5. How does fractional distillation work?
Fractional distillation works by repeatedly vaporizing and condensing a liquid mixture in a fractionating column to separate components with close boiling points.
- The mixture is heated and vapor rises into the column.
- Vapor cools and condenses on column surfaces.
- Repeated cycles improve separation.
- The component with the lowest boiling point reaches the top and is collected.
6. What is steam distillation used for?
Steam distillation is used to separate heat-sensitive, water-insoluble organic compounds such as essential oils.

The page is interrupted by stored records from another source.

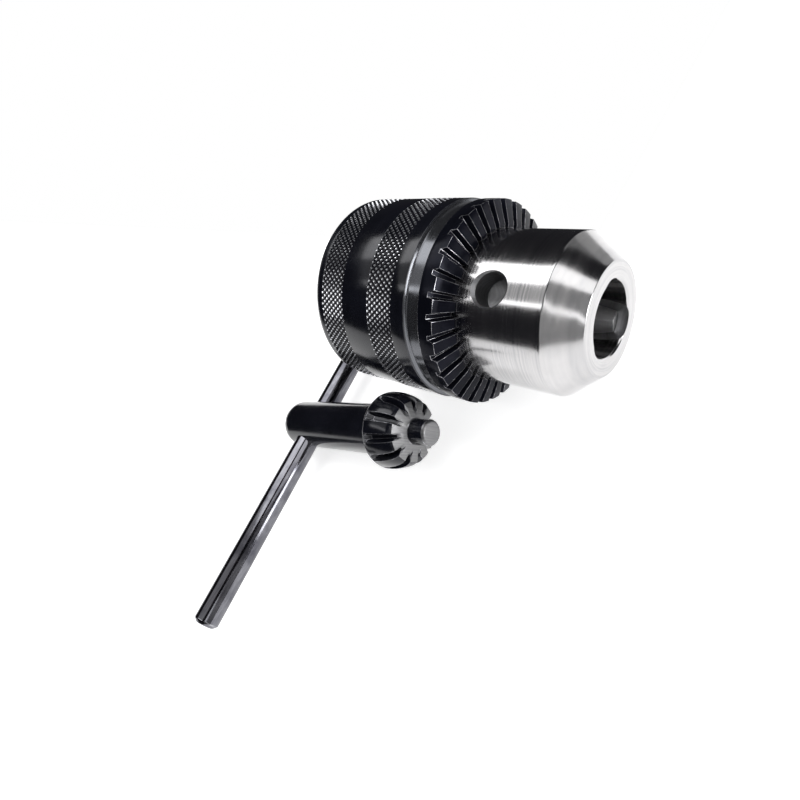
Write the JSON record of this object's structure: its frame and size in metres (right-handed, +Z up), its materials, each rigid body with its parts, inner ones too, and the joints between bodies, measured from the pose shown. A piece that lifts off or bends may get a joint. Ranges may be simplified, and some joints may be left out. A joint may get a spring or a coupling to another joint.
{
  "type": "keyed drill chuck",
  "caption": "Keyed drill chuck with a knurled sleeve, a toothed ring, self-centring jaws in a bright steel nose and a threaded spindle socket, lying with its toothed T-handle key.",
  "frame": {"origin": "centre of the mouth of the threaded spindle socket, in the middle of the body's back face", "axes": "+X along the chuck's axis towards the nose, +Z up from the floor that the chuck lies on, +Y to the side away from the key"},
  "size_m": [0.0814, 0.11, 0.0469],
  "materials": {
    "bright_steel": "fine turned and ground",
    "jaw_steel": "ground",
    "black_oxide": "semi-gloss black oxide",
    "nut_steel": "turned",
    "key_black": "semi-gloss black oxide",
    "handle_steel": "dark polished"
  },
  "bodies": {
    "chuck_body": {"chuck_body": "bright_steel"},
    "sleeve": {"knurled_sleeve": "black_oxide", "toothed_ring": "black_oxide", "nut_half_upper": "nut_steel", "nut_half_lower": "nut_steel"},
    "key": {"key_shank": "key_black", "key_handle": "handle_steel"},
    "jaw_1": {"jaw_1": "jaw_steel"},
    "jaw_2": {"jaw_2": "jaw_steel"},
    "jaw_3": {"jaw_3": "jaw_steel"}
  },
  "joints": [
    {"name": "sleeve_turn", "type": "hinge", "parent": "chuck_body", "child": "sleeve", "pos_m": [0.016, 0, 0], "axis": [-1, 0, 0], "range_deg": [0, 4570]},
    {"name": "jaw_1_slide", "type": "slide", "parent": "chuck_body", "child": "jaw_1", "axis": [0.9659, -0.1053, -0.2364], "range_m": [0, 0.02222]},
    {"name": "jaw_2_slide", "type": "slide", "parent": "chuck_body", "child": "jaw_2", "axis": [0.9659, 0.2574, 0.0271], "range_m": [0, 0.02222]},
    {"name": "jaw_3_slide", "type": "slide", "parent": "chuck_body", "child": "jaw_3", "axis": [0.9659, -0.1521, 0.2094], "range_m": [0, 0.02222]},
    {"name": "key_away", "type": "slide", "parent": "chuck_body", "child": "key", "axis": [0, -1, 0], "range_m": [0, 0.12]}
  ],
  "couplings": [
    {"joint": "jaw_1_slide", "follows": "sleeve_turn", "m_per_rad": 0.00027852},
    {"joint": "jaw_2_slide", "follows": "sleeve_turn", "m_per_rad": 0.00027852},
    {"joint": "jaw_3_slide", "follows": "sleeve_turn", "m_per_rad": 0.00027852}
  ]
}
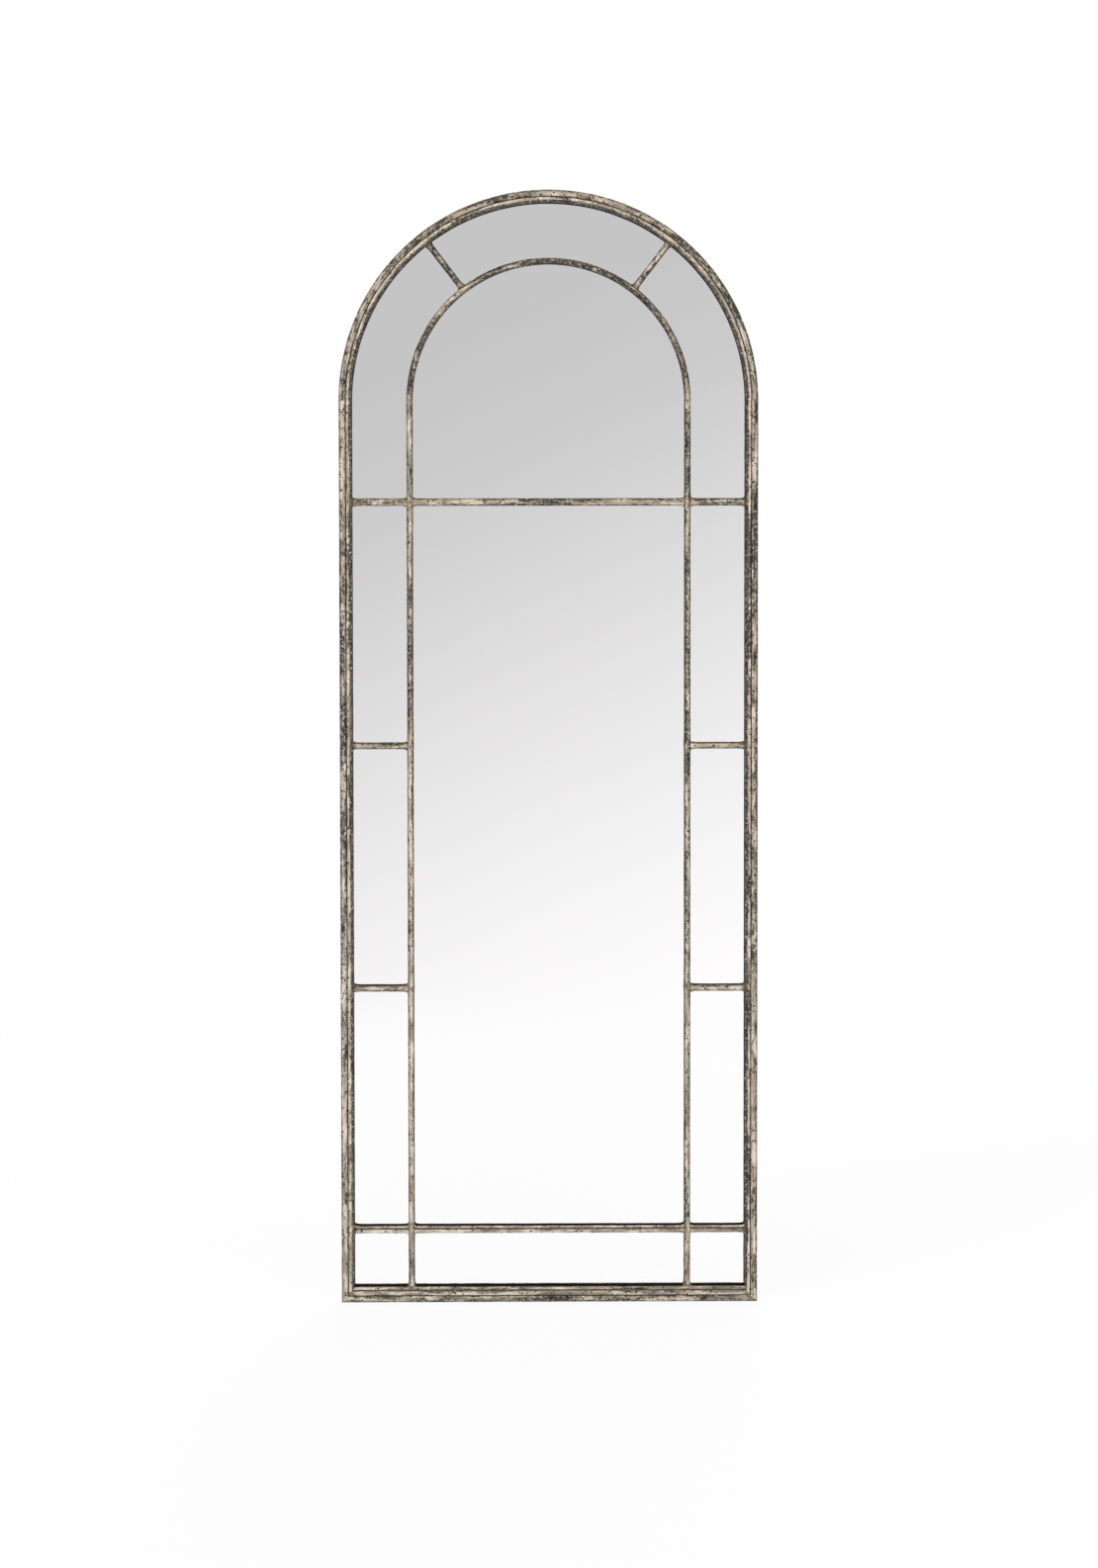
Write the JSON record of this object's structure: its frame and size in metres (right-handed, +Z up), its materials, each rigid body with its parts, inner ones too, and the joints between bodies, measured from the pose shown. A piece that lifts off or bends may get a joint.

It works by passing steam through the mixture:
- The organic compound vaporizes at a temperature lower than its normal boiling point.
- The vapor mixture of water and organic compound condenses.
- The two liquids separate due to immiscibility.
7. Why is vacuum distillation used?
Vacuum distillation is used to lower the boiling point of high-boiling or heat-sensitive substances by reducing external pressure. Under reduced pressure:
- Liquids boil at temperatures lower than their normal boiling points.
- Thermal decomposition is minimized.
- Energy consumption is reduced.
8. What is the role of a condenser in distillation?
The condenser in distillation cools vapor and converts it back into liquid form. It functions by:
- Allowing cold water to circulate around the vapor tube.
- Removing heat from the vapor.
- Producing liquid distillate for collection.
9. What is the difference between evaporation and distillation?
The key difference between evaporation and distillation is that distillation involves both vaporization and condensation, while evaporation involves only vaporization.
- Evaporation is used to remove a solvent without collecting it.
- Distillation separates and collects purified liquid components.
- Distillation provides higher purity compared to evaporation.
10. Can you give an example of distillation in everyday life?
A common example of distillation in everyday life is the purification of water by simple distillation. In this process:
- Salt water is heated until water vapor forms.
- The vapor is cooled and condensed.
- Pure water is collected, leaving salt behind.